Day 37

The Cape Route

🎵 Rock the boat, don’t rock the boat, baby… 🎶 After 34 days of very smooth sailing, we finally got a bit of ‘ocean motion’ - and if you got that movie reference, congrats. It’s pretty obscure. It’s how Annie Potts described sex on a waterbed to Mark Hamill in a trash 1978 movie called Corvette Summer.

And when I say we’re rocking, I don’t mean seasickness-inducing rocking, but just enough to make everyone walk like they’re drunk. I took pics of the high and low points on the waves and you can see the horizon doesn’t move that much. Here’s the high point (notice where the horizon is compared to the ship)

Here’s the low point.

With very little side-to-side action, you don’t really notice the motion much unless you’re walking around - or sitting by the pool, watching the water slosh. It’s been a remarkably smooth-sailing holiday, considering how often we were out in open ocean.

Fun afternoon - one last choir rehearsal at 10am this morning, then we got to perform for the ship in the sendoff party for the 112 of us getting off the ship day after tomorrow. The choir did pretty well, actually, to the surprise of pretty much everyone in the choir. Performance adrenaline, maybe, but we sounded better today than we ever did in rehearsals. If you’re going to peak, the performance day is the day to do it!
We sang “The Wellerman” (a sea shanty) by ourselves and “The Lion Sleeps Tonight” with ukulele accompaniment. (Thanks to Aussie mate Heather for the photo.)

The show closed with the Viking Vocalists singing a nice rendition of “Stand by Me” and the cruise director singing “Imagine”. I was a little bit of a mess.

I should explain for the folks reading this who don’t know me that well. I have stage IV lymphoma and I’m in the middle of fighting metastatic prostate cancer. There’s a seismic shift in your mental state when a doctor tells you that you have a 30% chance of surviving for five years. I went through a month of radiation, counselling, and doctor visits, and I’m on a new drug cocktail of meds that pushed those odds to 70% (cost to me: $0. Thanks, Canadian healthcare!), but the shift in the psyche doesn’t change with the meds. Even with the better odds, that ‘what if this goodbye is the last?’ feeling is like a punch in the gut. What does change, however, is the hormone balance. The psyche shift plus meds that alter the hormones equals me being brought to tears by even the smallest things. And goodbyes? Brutal. They’re almost too much to handle.
So the farewell celebration today was both fun and emotionally difficult. I cried a lot.
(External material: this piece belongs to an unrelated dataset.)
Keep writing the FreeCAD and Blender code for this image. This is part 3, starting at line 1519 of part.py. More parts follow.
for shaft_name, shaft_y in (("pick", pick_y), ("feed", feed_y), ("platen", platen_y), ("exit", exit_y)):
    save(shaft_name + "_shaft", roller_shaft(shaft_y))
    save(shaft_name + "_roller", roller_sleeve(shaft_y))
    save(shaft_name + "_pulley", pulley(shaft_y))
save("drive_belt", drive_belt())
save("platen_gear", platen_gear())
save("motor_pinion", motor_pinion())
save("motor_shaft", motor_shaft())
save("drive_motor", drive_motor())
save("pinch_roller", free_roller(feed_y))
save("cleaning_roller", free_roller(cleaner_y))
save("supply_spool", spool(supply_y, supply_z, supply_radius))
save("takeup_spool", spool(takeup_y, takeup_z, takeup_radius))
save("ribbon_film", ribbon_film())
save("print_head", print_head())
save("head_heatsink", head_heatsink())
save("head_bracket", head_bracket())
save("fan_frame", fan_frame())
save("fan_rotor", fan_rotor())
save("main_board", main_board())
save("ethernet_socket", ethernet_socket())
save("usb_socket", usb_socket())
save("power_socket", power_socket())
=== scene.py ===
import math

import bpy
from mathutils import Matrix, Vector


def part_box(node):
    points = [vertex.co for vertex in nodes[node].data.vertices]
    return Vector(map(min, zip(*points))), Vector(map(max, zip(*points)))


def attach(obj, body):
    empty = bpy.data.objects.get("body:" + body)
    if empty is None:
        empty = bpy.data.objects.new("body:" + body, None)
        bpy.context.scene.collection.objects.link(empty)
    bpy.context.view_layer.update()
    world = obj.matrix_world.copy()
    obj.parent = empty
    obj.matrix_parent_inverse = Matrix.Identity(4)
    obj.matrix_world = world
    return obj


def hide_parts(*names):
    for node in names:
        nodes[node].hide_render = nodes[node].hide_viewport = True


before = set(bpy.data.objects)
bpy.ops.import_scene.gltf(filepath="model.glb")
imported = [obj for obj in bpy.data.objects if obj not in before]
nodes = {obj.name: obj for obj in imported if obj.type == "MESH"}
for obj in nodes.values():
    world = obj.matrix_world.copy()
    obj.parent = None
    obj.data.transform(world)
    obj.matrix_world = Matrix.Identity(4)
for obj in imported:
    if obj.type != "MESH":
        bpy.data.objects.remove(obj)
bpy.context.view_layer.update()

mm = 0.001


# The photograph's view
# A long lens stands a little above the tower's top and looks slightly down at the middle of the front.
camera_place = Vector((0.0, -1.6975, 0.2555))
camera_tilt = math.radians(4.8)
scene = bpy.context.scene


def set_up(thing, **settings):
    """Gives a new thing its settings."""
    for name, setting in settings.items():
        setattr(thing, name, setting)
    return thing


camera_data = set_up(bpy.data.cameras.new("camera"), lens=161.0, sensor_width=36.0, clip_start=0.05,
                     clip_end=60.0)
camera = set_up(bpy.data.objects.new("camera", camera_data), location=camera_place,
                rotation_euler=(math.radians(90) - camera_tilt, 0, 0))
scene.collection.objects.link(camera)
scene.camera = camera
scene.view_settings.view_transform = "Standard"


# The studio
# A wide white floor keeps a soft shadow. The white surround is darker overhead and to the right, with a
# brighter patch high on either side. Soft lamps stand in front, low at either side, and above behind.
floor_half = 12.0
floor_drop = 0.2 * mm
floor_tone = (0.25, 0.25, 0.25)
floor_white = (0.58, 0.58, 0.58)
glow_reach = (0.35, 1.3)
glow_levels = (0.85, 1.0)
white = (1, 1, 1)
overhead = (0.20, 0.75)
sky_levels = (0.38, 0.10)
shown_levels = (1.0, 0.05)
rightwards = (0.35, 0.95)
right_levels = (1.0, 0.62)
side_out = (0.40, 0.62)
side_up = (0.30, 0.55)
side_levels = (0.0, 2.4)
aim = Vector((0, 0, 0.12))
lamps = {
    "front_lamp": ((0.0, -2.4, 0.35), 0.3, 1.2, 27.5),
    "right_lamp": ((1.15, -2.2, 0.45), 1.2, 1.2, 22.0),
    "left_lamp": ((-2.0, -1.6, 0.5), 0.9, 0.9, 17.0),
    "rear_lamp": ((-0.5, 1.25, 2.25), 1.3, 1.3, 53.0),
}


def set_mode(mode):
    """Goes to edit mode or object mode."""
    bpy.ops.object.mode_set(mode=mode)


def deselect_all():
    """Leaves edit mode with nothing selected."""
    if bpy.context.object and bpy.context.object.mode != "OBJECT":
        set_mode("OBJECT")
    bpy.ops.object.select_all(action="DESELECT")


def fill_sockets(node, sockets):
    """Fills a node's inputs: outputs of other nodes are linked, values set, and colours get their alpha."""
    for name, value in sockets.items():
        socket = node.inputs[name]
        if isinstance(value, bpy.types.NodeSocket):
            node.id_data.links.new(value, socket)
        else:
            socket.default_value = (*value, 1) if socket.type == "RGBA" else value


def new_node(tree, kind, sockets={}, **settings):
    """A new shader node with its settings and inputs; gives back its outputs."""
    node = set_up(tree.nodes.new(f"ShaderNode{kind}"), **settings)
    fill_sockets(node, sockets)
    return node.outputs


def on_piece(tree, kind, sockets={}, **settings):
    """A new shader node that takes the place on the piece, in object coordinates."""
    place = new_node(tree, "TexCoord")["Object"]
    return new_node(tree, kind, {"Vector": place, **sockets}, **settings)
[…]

Even though I’m positive about the outcome with the meds, my mind has forever been altered to believe that every goodbye might be the last.
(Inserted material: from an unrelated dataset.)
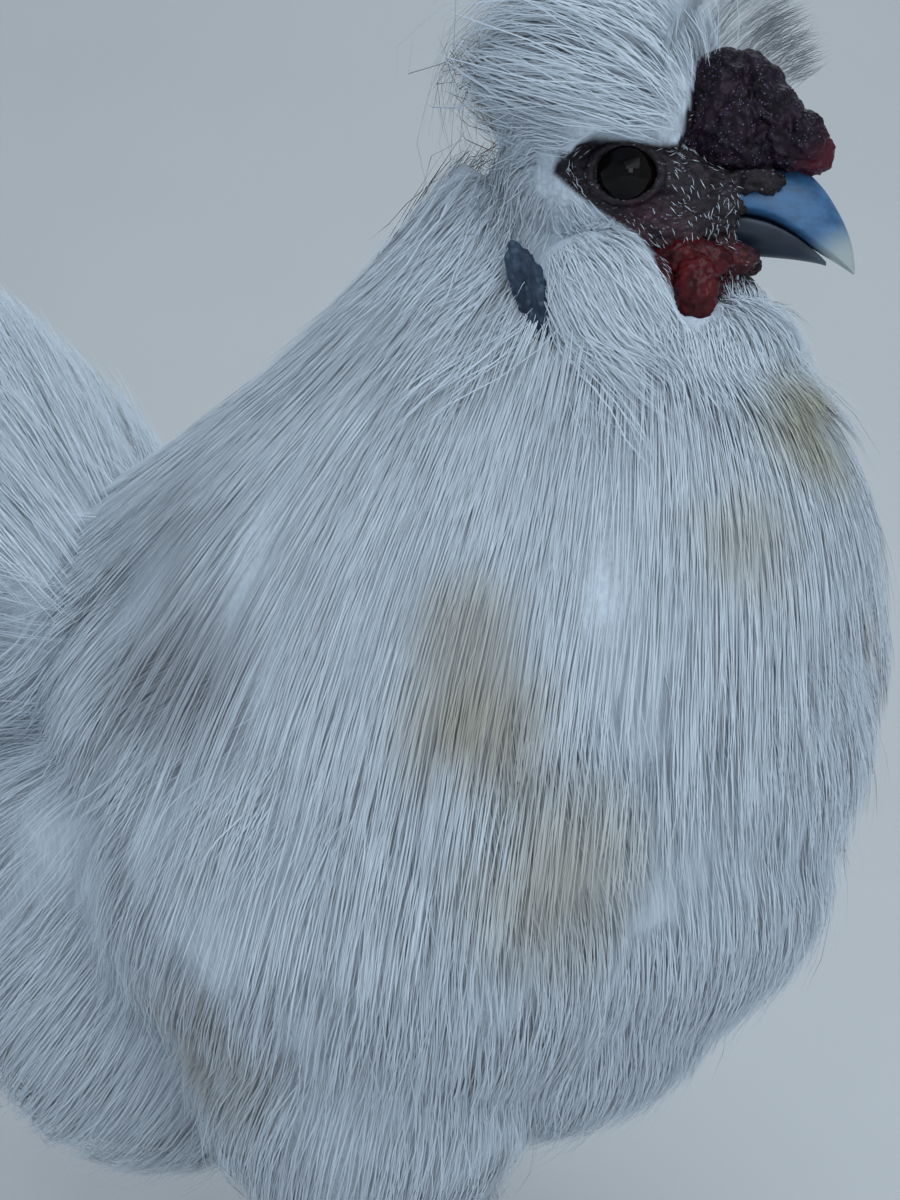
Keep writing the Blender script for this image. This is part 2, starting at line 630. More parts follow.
class Plumage:
    """Gathers the strands of one coat piece, and writes them as one mesh with its OFBake map."""

    def __init__(self, name, seed, shy=None):
        self.name, self.dice, self.shy = name, np.random.default_rng(seed), shy
        self.batches = []

    def spread(self, pelt, count, u_range, v_range, keep=None):
        """Even root places on a pelt, by area, as arrays of u and v."""
        dice, tries = self.dice, count * 6
        u = dice.uniform(*u_range, tries)
        v = dice.uniform(*v_range, tries)
        spot, along, across, _ = pelt.frame(u, v)
        area = np.linalg.norm(np.cross(along, across), axis=-1)
        chosen = dice.uniform(0, 1, tries) < area / np.percentile(area, 98)
        if keep is not None:
            chosen &= keep(spot)
        places = np.flatnonzero(chosen)[:count]
        return u[places], v[places]

    def lay(self, pelt, u, v, length, each=13, lift=8.0, levels=(0.7, 1.05), **more):
        """Locks of many fine hairs that lie almost side by side."""
        self.grow(pelt, u, v, length, each, 0.22, 0.3, lift, levels, stray=0.05, **more)

    def grow(self, pelt, u, v, length, each, width, ridge, lift=8.0, levels=(0.3, 1.1), root=1.5, sway=0.0,
             roots=2.0, tips=0.6, gather=0.8, arch=0.0, frizz=0.3, start=0.45, knots=4, tile=(0, 0, 1, 1),
             stray=0.08, turned=0.04, pull=None, u_end=None, face=None):
        """Grows a lock at each u, v: each strands of the width, lifted off the pelt towards their tips."""
        dice, locks = self.dice, len(u)
        if not locks:
            return
        length = length * dice.uniform(0.8, 1.2, locks)
        if u_end is not None:
            room = (u_end - u) * np.linalg.norm(pelt.frame(u, v)[1], axis=-1) * dice.uniform(0.7, 1.1, locks)
            length = np.minimum(length, np.maximum(room, 5))
        sway = sway + dice.normal(0, turned, locks)
        steps = 10
        path, ways, outs = pelt.walk(u, v, length, sway, steps)
        lock = np.repeat(np.arange(locks), each)
        strands = len(lock)
        begin = dice.uniform(0, start, strands) ** 1.2
        finish = np.minimum(begin + dice.uniform(0.55, 0.85, strands), 1.0)
        finish = np.where(dice.uniform(0, 1, strands) < 0.5, dice.uniform(0.8, 1.0, strands), finish)
        share = np.linspace(0, 1, knots)
        times = begin[:, None] + (finish - begin)[:, None] * share
        place = np.clip(times * steps, 0, steps - 1e-6)
        low = place.astype(int)
        part = (place - low)[..., None]

        def follow(rows):
            own = rows[lock[:, None], low], rows[lock[:, None], low + 1]
            return own[0] * (1 - part) + own[1] * part

        spots, across, out = follow(path), unit(follow(ways)), unit(follow(outs))
        wild = np.where(dice.uniform(0, 1, strands) < stray, 2.6, 1.0)
        aside_root = dice.normal(0, roots, strands)
        aside_tip = aside_root * gather + dice.normal(0, tips, strands) * wild
        up_root = -root + dice.uniform(-0.6, 0.6, strands)
        up_tip = np.broadcast_to(lift, locks)[lock] * dice.uniform(*levels, strands)
        up_lock = np.repeat(dice.uniform(0.92, 1.06, locks), each)
        ease = share**0.85
        aside = aside_root[:, None] * (1 - ease) + aside_tip[:, None] * ease
        rise = times**0.7 * (up_tip * up_lock * wild**0.5)[:, None] + up_root[:, None] * (1 - share) ** 1.5
        rise = rise + arch * np.sin(math.pi * share)
        phase = dice.uniform(0, WHOLE_TURN, (2, strands, 1))
        bends = dice.uniform(0.6, 1.6, (2, strands, 1)) * WHOLE_TURN
        aside = aside + frizz * share * np.sin(bends[0] * share + phase[0])
        rise = rise + 0.6 * frizz * share * np.sin(bends[1] * share + phase[1])
        spots = spots + across * aside[..., None] + out * rise[..., None]
        soft = unit(out + across * np.clip(aside / 8, -0.3, 0.3)[..., None])
        if face is not None:
            soft = unit(soft * 0.4 + np.array(face, float))
        if pull is not None:
            spots = spots + np.array(pull, float) * (share**2)[None, :, None] * dice.uniform(0.4, 1.2, (strands, 1, 1))
        thick = width * dice.uniform(0.7, 1.25, strands)
        x0, y0, x1, y1 = tile
        map_x, map_y = pelt.on_map(u, v)
        at = np.stack([x0 + (x1 - x0) * map_x[lock], y0 + (y1 - y0) * map_y[lock]], axis=-1)
        at += dice.uniform(-PATCH, PATCH, at.shape) * 2
        self.add(spots, soft, thick, ridge, at, np.repeat(dice.uniform(0, 1, locks), each))

    def add(self, spots, out, thick, ridge, at, lock_tint):
        """Takes strands by their middle lines, outward directions, widths, map places and tints."""
        dice, strands = self.dice, len(spots)
        clear = (spots[..., 2] > 0.6).all(axis=1)
        if self.shy is not None:
            clear &= ~self.shy(spots.reshape(-1, 3)).reshape(spots.shape[:2]).any(axis=1)
        tints = np.stack([lock_tint, dice.uniform(0, 1, strands)], axis=-1)
        self.batches.append([rows[clear] for rows in (spots, out, thick, at, tints)] + [ridge])

    def object(self):
        """Writes every strand as a closed three-sided hair with a pointed tip."""
        corners, faces, maps, looks, fibres, turns, first = [], [], [], [], [], [], 0
        for spots, out, thick, at, tints, ridge in self.batches:
            strands, knots = spots.shape[:2]
            ahead = unit(np.gradient(spots, axis=1))
            aside = unit(np.cross(ahead, out))
            up = np.cross(aside, ahead)
            share = np.linspace(0, 1, knots)
            half = thick[:, None] / 2 * (0.22 + 2.8 * share * (1 - share))[None, :]
            half = half[:, :-1, None]
            body, soft = spots[:, :-1], out[:, :-1]
            aside, up = aside[:, :-1], up[:, :-1]
            rings = np.stack([body + aside * half, body + up * half * 2 * ridge, body - aside * half], axis=2)
            verts = np.concatenate([rings.reshape(strands, -1, 3), spots[:, -1:]], axis=1)
            leans = np.stack([soft + aside * 0.2, soft + up * 0.2, soft - aside * 0.2], axis=2)
            leans = np.concatenate([leans.reshape(strands, -1, 3), out[:, -1:]], axis=1)
            last, tip = 3 * (knots - 2), 3 * (knots - 1)
            pattern = [(0, 1, 2)]
            for k in range(0, last, 3):
                for i, j in ((0, 1), (1, 2), (2, 0)):
                    pattern += [(k + i, k + 3 + i, k + 3 + j), (k + i, k + 3 + j, k + j)]
            pattern += [(last + i, tip, last + j) for i, j in ((0, 1), (1, 2), (2, 0))]
            step = verts.shape[1]
            faces.append((np.array(pattern)[None] + (first + step * np.arange(strands))[:, None, None]).reshape(-1, 3))
            first += step * strands
            corners.append(verts.reshape(-1, 3))
            turns.append(unit(leans).reshape(-1, 3))
            across = np.append(np.tile((0, 0.5, 1), knots - 1), 0.5)
            along = np.append(np.repeat(share[:-1], 3), 1)
            maps.append((at[:, None] + PATCH * np.stack([across, along], axis=-1)[None]).reshape(-1, 2))
            look = np.empty((strands, step, 3))
            look[..., 0] = along
            look[..., 1:] = tints[:, None]
            looks.append(look.reshape(-1, 3))
            fibre = np.zeros((strands, step, 3))
            fibre[..., 0] = (across - 0.5) * thick[:, None] + tints[:, 1:] * 90
            fibre[..., 1] = along
            fibres.append(fibre.reshape(-1, 3))
        corners, faces = in_model(np.concatenate(corners)), np.concatenate(faces)
        maps = np.clip(np.concatenate(maps), 0, 1)
        mesh = bpy.data.meshes.new(self.name)
        mesh.vertices.add(len(corners))
        mesh.vertices.foreach_set("co", corners.astype(np.float32).ravel())
        mesh.loops.add(faces.size)
        mesh.loops.foreach_set("vertex_index", faces.astype(np.int32).ravel())
        mesh.polygons.add(len(faces))
        mesh.polygons.foreach_set("loop_start", np.arange(0, faces.size, 3, dtype=np.int32))
        bake = mesh.uv_layers.new(name="OFBake")
        bake.uv.foreach_set("vector", maps[faces.ravel()].astype(np.float32).ravel())
        mesh.update(calc_edges=True)
        mesh.shade_smooth()
        for name, rows in (("strand", looks), ("fibre", fibres), ("custom_normal", turns)):
            own = mesh.attributes.new(name, "FLOAT_VECTOR", "POINT")
            own.data.foreach_set("vector", np.concatenate(rows).astype(np.float32).ravel())
        obj = bpy.data.objects.new(self.name, mesh)
        bpy.context.scene.collection.objects.link(obj)
        return obj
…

And even if I live a long time, there are new friends and other folks I’ve met on the cruise that I’m going to miss, not the least of which are my choir buddies. The photo is when we were all attempting to sit down on the stairs while the boat was rocking(!)

There was a farewell party at the LGBTQ gathering for our favourite bar server Suta tonight as well. He’s been awesome and we gave him a nice card signed by the group and some money. He’s going to donate 10% of the money to help orphans in Bali, his home country. He’s a nice guy. More tears.

Afterwards, there was a big steak to-do around the pool, but we skipped it in favour of the sushi bar.

The evening show was Anelisa Lamosa, a South African / British singer who came with songs by Aretha Franklin, Adele, Chaka Khan, and some Xhosa traditional songs. She was excellent, but I was unfamiliar with much of the music.

She mentioned that she had played in The Lion King and I tried to figure out which role she’d have played. The first thought was Nala, because she would’ve done a great job of “Shadowland”, but eventually I decided that it had to be Rafiki. She’d be perfect for that role.

Looked it up after the show: yep!
And that’s it for tonight. We land in one of my all-time favourite cities tomorrow and I’m super-excited.